I would even go so far, just to make this point in extreme, I would define a human being as a social relationship, as opposed to a biological one. And again, I say that to make a point. I'm not explicitly saying that's the way we should view human life, because there's a subjective gray area in that very concept, as well. But in the extremes, once again, it's absolutely preposterous to equivocate a fetus that's unborn to an adult with responsibilities, social connections, relationships, and so on.


So, going back to the main point here, there is the overlapping quantifier. There is the thing that brings it out of the vacuum of the philosophical or moral abstraction. So, with that in mind, let's now jump back to the question of this range of inequality and what is appropriate or not. So, what interceding qualifier, so to speak, draws the lines to clarify what can be considered moral or not? And the answer rests in epidemiological study, the study of public health. Instead of trying to draw rigid lines, let's simply analyze the entire phenomenon of economic inequality itself.

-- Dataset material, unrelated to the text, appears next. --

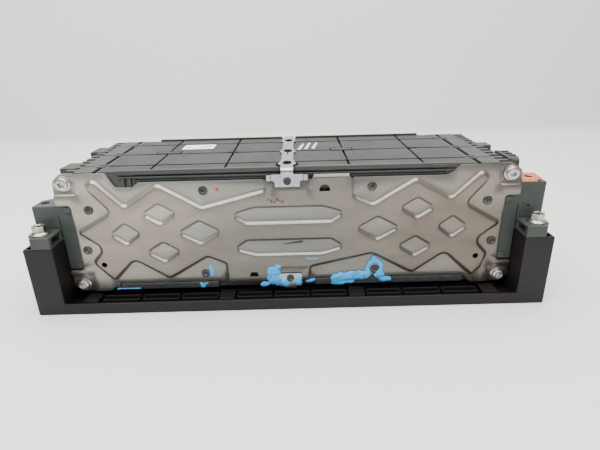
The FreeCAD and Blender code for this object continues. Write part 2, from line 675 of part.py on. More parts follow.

Public health research has shown definitively that there is a litany of negative public health outcomes in societies with high levels of economic stratification, and the lower you find yourself on the economic ladder, the worse your health becomes on average for many complex reasons. I have talked about the negative effects of socioeconomic inequality a great deal over the years, so I'm not going to repeat myself too much, but it's not fringe. Well-established, multi-decade-long studies have been done on various attributes related to sociological conditions of economic inequality. Naturally, I recommend the book The Spirit Level and other works by Richard Wilkinson to start, but there are many other theorists at this time. It's common knowledge in the academic community.


The bottom line is that the more economic inequality in any society, the larger the spread, the lower the general health of that society, including the structural violence that ravages the lower class disproportionately. More unequal societies have more violence, more drug addiction, worse educational scores, less trust, as compared to more equal societies. And the factors are too numerous to list here. So, what does that mean? It means that any person that willfully positions themselves, because of their good fortune, to make disproportionately more than others, maintaining that disproportional wealth is distinctly harming that society, and specifically, the lower class, who suffered the brunt, naturally, of the negative side effects of inequality, as per the epidemiological research.


Jeff Bezos, in his position, is not just a selfish prick. He is an active feature of general societal sickness on the epidemiological level. The decision the rich make to maintain this economic elevation is a truly toxic phenomenon and a danger to society. It's destabilizing, it is toxic, which means that any interest we have across all walks of life, across all gray areas, to reduce economic inequality by all actors is always going to be the morally appropriate thing to do if you have any consideration for the wellbeing of others. The public health ramifications are crystal clear.


So, it becomes a general gesture, a moral gesture for the sake of the health of others, to pursue equality in whatever way we can. And I know what the Ayn Rand libertarians would say to such a comment. Well, everyone's going to live in a carbon copy house and have a number. Everyone has the exact same thing and some kind of propaganda reel of Soviet communism, or whatever. And it's not the way you frame this. It's not the way it's going to be. Everyone has different needs and wants. There's no "one shoe fits all" in the complexity of civilization, but those variants do not justify the cost of inequality we see today.


And as a general attitude, people need to feel the moral obligation to be generally materially equal, as you're going to improve your society and your own health by extension, which is why, in my new film InterReflections, I refer to socioeconomic stratification as an allergy to human society. We are allergic to it. It simply makes us sick. It's the general ethic to see more economic, and hence socioeconomic equality in society, because that is what is going to help civilization move forward in a positive way. Everything else is creating sickness.